Core Technical Considerations
Selecting the right rental led screen requires understanding the most impactful technical variables:
– Pixel pitch: Measured in millimeters (mm), pixel pitch determines image detail and optimal viewing distance. Smaller pitches (2–4 mm) are ideal for close viewing (stadiums’ near-field walls and VIP areas), while larger pitches (6–10+ mm) work for long-throw stadium screens and festival backdrops.
– Brightness (nits): Outdoor environments demand high brightness to overcome daylight and direct sun. Typical outdoor rental screens range from 5,000 to 8,000 nits and above for direct-sun applications.

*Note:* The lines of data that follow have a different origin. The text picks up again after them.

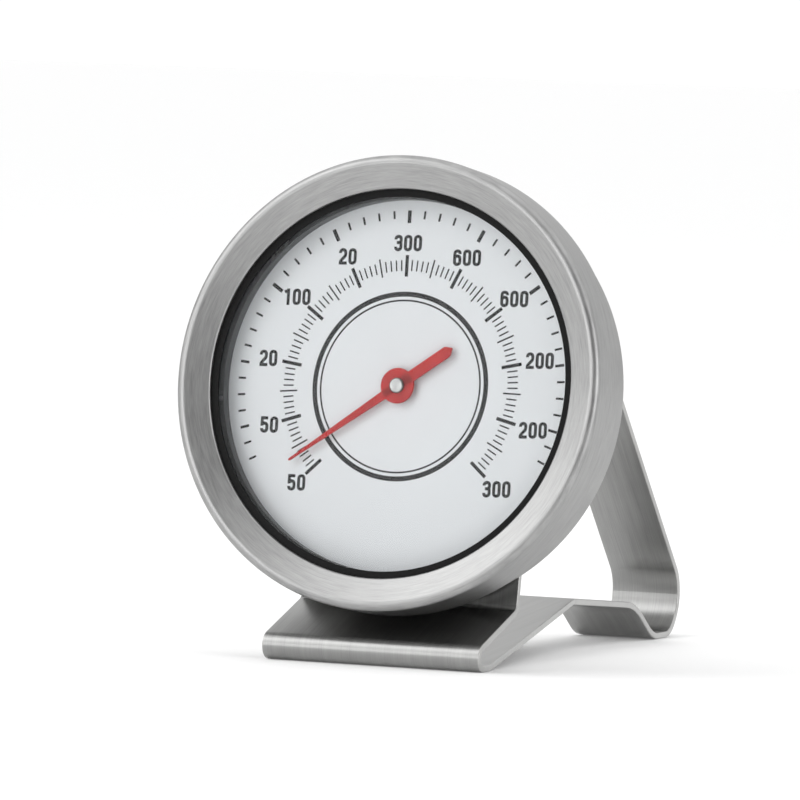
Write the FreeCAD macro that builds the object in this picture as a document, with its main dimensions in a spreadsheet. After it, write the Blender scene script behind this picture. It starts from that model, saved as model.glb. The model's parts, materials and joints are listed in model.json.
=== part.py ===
import FreeCAD, Part
import math
import os

import Sketcher

# Oven thermometer: a round bimetal dial case on a stand bent from one steel strip.
# Millimetres, +Z up, the dial faces -Y. The origin is on the table, under the middle of the
# whole part's outline. The round pieces are drawn about the dial's own axis: there +Z comes out
# of the glass, +Y is the top of the dial and Z = 0 is the printed face.

DIMENSIONS = {
    # where the dial sits
    "dial_y": -42.993,
    "dial_height": 38.8,
    "dial_tilt": 7.6,
    "pointer_angle": 234.2,
    # bezel
    "lip_radius": 27.3,
    "lip_front": 4.1,
    "lip_width": 0.9,
    "crown_radius": 30.75,
    "crown_front": 5.4,
    "shoulder_round": 1.0,
    "bezel_radius": 32.0,
    "bezel_back": -2.2,
    "bezel_wall": 0.6,
    # case
    "case_neck": 31.2,
    "case_radius": 30.2,
    "case_wall": 0.8,
    "case_step": -2.6,
    "case_side_back": -8.7,
    "case_back": -9.7,
    "case_back_radius": 29.4,
    "case_back_round": 1.8,
    "case_step_round": 0.3,
    "vent_radius": 1.4,
    "vent_circle": 19.0,
    # glass and dial stack
    "stack_radius": 29.9,
    "gasket_inner": 26.3,
    "gasket_height": 0.3,
    "lens_height": 1.5,
    "spacer_inner": 26.2,
    "spacer_height": 1.7,
    "dial_thickness": 0.5,
    "dial_hole": 1.3,
    "post_radius": 1.2,
    "post_shank": 0.8,
    "post_circle": 24.0,
    # pointer and its shaft
    "pointer_reach": 19.2,
    "pointer_tip_width": 0.3,
    "pointer_width": 1.25,
    "pointer_tail": 9.7,
    "pointer_tail_width": 1.6,
    "pointer_tail_point": 0.9,
    "pointer_bottom": 0.8,
    "pointer_thickness": 0.3,
    "hub_radius": 2.5,
    "collar_radius": 1.4,
    "collar_bottom": 0.35,
    "cap_radius": 1.1,
    "cap_height": 0.4,
    "arbor_radius": 0.8,
    "arbor_tip_radius": 0.5,
    "arbor_bottom": -8.5,
    "arbor_tip_top": 1.3,
    "running_gap": 0.05,
    # bearings and bridge
    "bridge_length": 30.0,
    "bridge_width": 7.0,
    "bridge_front": -2.1,
    "bridge_thickness": 0.8,
    "bush_radius": 1.7,
    "bush_flange_radius": 2.4,
    "bush_flange_height": 0.5,
    "rear_bush_flange": 2.6,
    "rear_bush_top": -7.5,
    "rear_bush_bore_bottom": -8.6,
    "rear_bush_shank": 1.2,
    "pillar_radius": 1.6,
    "pillar_shank": 0.9,
    "pillar_offset": 12.0,
    "screw_radius": 0.8,
    "screw_hole": 0.85,
    "screw_depth": 3.0,
    "screw_reach": 2.7,
    "screw_head_radius": 1.6,
    "screw_head_height": 0.8,
    "screw_slot": 0.4,
    "clip_radius": 1.8,
    "clip_top": -3.2,
    "clip_thickness": 0.3,
    "clip_slot": 0.9,
    # bimetal coil
    "collet_radius": 1.9,
    "collet_top": -4.2,
    "collet_bottom": -7.2,
    "coil_inner": 2.4,
    "coil_outer": 8.6,
    "coil_strip": 0.25,
    "coil_top": -4.5,
    "coil_bottom": -6.9,
    "coil_post_radius": 0.9,
    "coil_post_offset": 9.75,
    "coil_post_shank": 0.6,
    "coil_post_top": -3.6,
    "coil_pin_radius": 0.3,
    "coil_pin_length": 3.0,
    # rivets that hold the stand
    "rivet_offset": 8.0,
    "rivet_drop": 20.0,
    "rivet_shank": 1.5,
    "rivet_head": 2.9,
    "rivet_head_height": 0.9,
    "rivet_inner_head": 2.5,
    "rivet_inner_height": 0.7,
    "washer_radius": 3.2,
    "washer_thickness": 0.5,
    "small_head_height": 0.5,
    # stand: one strip, widths across X, places along Y from the dial's centre
    "strip_thickness": 0.9,
    "foot_width": 33.0,
    "hump_width": 12.6,
    "leg_width": 10.6,
    "upstand_top_drop": 15.0,
    "upstand_foot_height": 7.9,
    "plate_round": 1.6,
    "roll_front": -6.75,
    "roll_top_height": 3.05,
    "roll_round": 1.5,
    "flat_end": -1.2,
    "flat_round": 8.0,
    "taper_start": -4.6,
    "crest_start": 51.7,
    "crest_start_height": 6.9,
    "crest_round": 2.0,
    "crest_end": 75.4,
    "crest_end_height": 5.4,
    "crest_end_round": 12.0,
    "toe_front": 83.0,
    "toe_front_round": 7.0,
    "toe_back": 95.0,
    "toe_round": 5.7,
    "leg_start_height": 8.5,
    "arm_height": 52.0,
    "arm_back": 54.2,
    "arm_front": 27.0,
    "arm_back_round": 7.0,
    "arm_front_round": 6.0,
    "hook_end": 26.0,
    "hook_end_height": 40.0,
    "low_trim_height": 2.4,
    "middle_trim_start": 9.6,
    "middle_trim_height": 8.0,
    "leg_trim_start": 20.0,
    "trim_reach": 10.0,
}

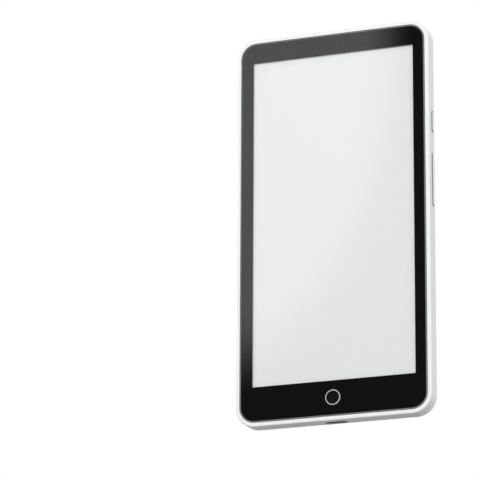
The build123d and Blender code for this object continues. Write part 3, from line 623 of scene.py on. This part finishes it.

– Refresh rate and grayscale: For camera capture during live broadcasts, choose screens with high refresh rates (≥3,840 Hz recommended for broadcast) and good grayscale performance to avoid flicker and banding on camera.
– Panel size and modularity: Rental panels are modular, enabling custom aspect ratios and screen dimensions. Consider the stage sightlines, sight cones, and sightlines for both floor and elevated audience areas.
– IP rating and weatherproofing: Outdoor screens must have appropriate ingress protection (IP65 typical) and marine-grade connectors for unpredictable weather.
– Power distribution and efficiency: LED walls draw significant power. Confirm generator capacity, distribution panels, and redundancy plans with your rental provider.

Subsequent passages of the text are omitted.